─── Provided data

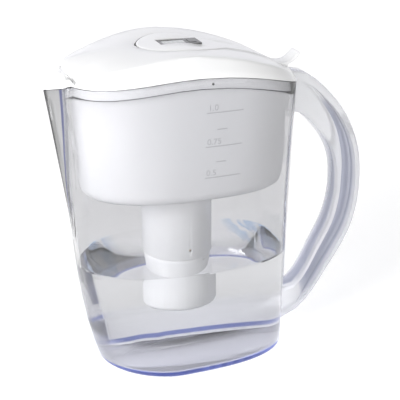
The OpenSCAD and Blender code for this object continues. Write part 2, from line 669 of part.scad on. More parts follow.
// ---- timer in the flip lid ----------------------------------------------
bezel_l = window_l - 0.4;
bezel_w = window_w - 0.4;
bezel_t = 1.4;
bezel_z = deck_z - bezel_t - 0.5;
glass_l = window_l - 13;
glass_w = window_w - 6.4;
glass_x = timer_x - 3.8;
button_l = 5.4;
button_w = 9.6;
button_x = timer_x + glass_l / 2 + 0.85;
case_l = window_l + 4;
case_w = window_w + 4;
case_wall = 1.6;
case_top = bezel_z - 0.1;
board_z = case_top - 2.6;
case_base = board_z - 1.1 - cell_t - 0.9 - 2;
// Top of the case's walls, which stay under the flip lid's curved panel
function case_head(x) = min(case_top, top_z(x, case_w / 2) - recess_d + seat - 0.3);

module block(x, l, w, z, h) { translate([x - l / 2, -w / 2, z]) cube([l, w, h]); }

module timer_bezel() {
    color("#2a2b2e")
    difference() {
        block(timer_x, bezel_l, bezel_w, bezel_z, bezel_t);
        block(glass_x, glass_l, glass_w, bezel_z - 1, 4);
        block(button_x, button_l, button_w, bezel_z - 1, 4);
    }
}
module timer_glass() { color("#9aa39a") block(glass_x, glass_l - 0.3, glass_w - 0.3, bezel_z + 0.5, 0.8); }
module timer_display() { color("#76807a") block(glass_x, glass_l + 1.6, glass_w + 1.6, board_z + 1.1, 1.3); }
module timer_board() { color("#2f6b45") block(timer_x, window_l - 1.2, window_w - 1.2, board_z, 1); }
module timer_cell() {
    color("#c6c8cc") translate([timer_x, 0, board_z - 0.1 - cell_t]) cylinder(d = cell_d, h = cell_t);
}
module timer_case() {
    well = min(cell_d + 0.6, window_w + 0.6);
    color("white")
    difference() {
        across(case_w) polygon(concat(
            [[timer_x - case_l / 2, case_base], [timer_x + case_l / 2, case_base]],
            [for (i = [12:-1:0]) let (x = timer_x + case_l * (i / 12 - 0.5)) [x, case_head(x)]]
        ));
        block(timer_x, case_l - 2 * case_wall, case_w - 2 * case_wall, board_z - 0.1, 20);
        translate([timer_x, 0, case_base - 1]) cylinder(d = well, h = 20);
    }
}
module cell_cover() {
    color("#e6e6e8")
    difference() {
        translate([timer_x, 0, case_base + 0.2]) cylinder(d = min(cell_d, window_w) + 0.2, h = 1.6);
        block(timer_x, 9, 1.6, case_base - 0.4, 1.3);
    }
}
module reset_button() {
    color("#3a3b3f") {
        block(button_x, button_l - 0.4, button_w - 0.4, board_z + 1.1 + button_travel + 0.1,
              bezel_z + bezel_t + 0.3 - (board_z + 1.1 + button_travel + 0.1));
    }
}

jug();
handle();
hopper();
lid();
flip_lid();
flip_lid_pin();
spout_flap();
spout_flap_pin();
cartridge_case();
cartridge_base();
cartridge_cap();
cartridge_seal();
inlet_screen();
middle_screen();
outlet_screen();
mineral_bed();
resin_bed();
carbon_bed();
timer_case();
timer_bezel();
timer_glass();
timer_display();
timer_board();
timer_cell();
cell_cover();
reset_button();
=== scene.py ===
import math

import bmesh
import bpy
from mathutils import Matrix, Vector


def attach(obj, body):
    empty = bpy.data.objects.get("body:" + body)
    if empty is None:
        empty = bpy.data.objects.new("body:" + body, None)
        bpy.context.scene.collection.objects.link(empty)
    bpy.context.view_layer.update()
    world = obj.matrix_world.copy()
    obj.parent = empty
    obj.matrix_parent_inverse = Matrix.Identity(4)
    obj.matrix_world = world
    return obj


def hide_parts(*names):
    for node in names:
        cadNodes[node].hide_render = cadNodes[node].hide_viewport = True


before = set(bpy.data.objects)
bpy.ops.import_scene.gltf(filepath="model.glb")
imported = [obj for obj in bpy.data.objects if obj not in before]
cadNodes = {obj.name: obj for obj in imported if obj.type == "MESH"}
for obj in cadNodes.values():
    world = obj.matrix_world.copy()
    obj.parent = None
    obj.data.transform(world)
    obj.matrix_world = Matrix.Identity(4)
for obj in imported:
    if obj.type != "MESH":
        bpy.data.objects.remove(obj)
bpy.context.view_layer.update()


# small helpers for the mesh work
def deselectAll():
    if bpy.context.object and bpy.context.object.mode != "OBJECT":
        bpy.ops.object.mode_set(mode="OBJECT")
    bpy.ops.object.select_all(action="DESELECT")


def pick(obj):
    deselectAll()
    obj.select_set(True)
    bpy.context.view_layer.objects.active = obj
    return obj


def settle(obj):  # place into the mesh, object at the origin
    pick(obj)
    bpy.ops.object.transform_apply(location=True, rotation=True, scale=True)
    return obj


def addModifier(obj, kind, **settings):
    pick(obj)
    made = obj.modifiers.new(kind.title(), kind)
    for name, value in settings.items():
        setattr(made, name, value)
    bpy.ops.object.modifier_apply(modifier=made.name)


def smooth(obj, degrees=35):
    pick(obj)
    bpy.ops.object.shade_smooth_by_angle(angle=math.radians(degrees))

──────
─── Provided data

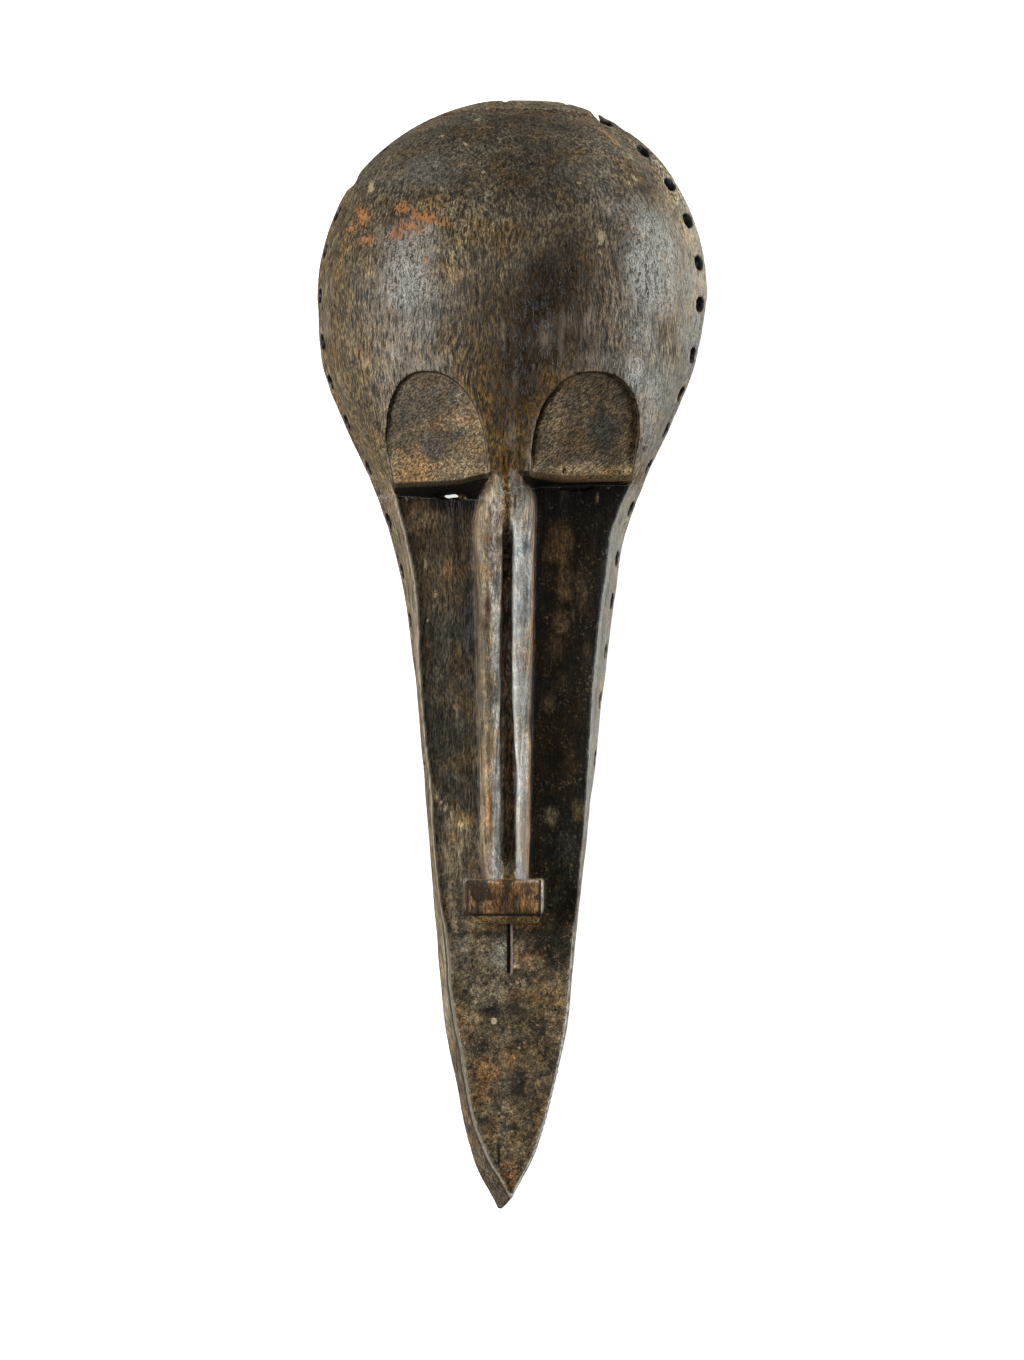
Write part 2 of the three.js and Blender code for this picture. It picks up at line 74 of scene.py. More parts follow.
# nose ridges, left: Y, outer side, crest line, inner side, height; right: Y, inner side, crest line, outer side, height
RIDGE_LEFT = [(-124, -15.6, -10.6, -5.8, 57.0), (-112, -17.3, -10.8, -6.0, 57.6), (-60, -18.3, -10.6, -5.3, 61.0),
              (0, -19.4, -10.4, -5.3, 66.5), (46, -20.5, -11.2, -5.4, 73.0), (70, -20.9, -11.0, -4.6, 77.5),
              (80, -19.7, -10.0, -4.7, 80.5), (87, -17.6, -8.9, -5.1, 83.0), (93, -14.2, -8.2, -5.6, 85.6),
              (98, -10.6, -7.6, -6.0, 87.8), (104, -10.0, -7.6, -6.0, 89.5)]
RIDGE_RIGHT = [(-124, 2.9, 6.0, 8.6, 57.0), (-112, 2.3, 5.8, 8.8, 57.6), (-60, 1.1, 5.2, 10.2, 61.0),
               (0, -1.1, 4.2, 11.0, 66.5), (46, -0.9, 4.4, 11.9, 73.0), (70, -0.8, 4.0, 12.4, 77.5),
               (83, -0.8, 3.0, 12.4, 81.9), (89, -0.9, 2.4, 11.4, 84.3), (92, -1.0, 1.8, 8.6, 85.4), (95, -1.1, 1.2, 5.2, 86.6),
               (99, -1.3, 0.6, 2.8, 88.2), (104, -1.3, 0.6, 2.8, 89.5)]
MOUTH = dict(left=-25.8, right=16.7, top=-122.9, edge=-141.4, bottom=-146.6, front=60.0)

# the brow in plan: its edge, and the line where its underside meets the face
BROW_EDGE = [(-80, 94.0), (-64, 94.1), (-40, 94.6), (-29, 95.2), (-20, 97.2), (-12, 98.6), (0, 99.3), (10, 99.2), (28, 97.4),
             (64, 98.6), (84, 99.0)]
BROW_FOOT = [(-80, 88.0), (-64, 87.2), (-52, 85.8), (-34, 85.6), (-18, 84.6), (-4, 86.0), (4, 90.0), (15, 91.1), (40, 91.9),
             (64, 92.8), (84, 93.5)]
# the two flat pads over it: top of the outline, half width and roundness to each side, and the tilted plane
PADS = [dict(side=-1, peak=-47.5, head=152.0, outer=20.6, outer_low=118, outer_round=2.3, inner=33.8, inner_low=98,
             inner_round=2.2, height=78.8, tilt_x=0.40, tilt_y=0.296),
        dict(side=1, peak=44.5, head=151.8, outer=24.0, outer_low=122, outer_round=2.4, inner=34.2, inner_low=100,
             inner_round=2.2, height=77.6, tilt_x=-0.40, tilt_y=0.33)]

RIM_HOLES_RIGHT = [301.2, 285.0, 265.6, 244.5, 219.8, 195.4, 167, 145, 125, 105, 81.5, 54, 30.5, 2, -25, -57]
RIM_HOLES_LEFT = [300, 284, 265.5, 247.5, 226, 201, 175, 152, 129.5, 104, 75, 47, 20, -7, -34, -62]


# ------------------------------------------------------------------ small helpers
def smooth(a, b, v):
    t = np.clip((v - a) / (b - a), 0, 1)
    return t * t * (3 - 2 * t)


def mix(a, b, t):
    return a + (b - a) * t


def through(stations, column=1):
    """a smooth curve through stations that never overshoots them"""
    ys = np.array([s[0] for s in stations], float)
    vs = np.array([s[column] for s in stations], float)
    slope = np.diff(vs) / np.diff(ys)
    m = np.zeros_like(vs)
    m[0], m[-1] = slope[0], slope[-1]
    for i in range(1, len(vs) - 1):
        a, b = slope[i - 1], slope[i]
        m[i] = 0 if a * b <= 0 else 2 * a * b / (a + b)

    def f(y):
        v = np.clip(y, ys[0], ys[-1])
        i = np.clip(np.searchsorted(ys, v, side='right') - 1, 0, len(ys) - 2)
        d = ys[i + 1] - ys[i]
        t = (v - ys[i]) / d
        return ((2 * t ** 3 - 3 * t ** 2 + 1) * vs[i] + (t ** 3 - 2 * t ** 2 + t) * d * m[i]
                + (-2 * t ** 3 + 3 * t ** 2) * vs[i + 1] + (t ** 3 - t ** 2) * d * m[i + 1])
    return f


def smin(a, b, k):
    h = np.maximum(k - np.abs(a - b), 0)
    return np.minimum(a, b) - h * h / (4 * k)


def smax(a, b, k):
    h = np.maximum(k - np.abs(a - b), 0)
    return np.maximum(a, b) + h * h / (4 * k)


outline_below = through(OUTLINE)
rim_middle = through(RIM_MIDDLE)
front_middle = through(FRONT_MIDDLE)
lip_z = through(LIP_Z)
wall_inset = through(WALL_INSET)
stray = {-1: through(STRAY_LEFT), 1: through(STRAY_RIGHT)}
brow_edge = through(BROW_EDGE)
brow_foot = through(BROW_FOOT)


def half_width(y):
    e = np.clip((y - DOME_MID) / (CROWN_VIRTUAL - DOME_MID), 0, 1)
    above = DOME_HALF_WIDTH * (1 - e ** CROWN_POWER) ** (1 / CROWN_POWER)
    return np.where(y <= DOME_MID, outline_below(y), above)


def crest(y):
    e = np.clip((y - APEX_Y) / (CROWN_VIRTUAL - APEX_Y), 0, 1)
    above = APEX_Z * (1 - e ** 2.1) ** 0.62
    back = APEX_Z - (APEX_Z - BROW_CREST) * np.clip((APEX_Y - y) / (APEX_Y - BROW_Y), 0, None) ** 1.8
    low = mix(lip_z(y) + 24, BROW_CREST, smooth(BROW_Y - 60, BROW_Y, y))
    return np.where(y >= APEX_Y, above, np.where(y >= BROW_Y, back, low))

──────

- _Exercise_: Your task is to gather every line with the word "code" and copy it.

- _Exercise answer_:
The OpenSCAD and Blender code for this object continues. Write part 2, from line 669 of part.scad on. More parts follow.
Write part 2 of the three.js and Blender code for this picture. It picks up at line 74 of scene.py. More parts follow.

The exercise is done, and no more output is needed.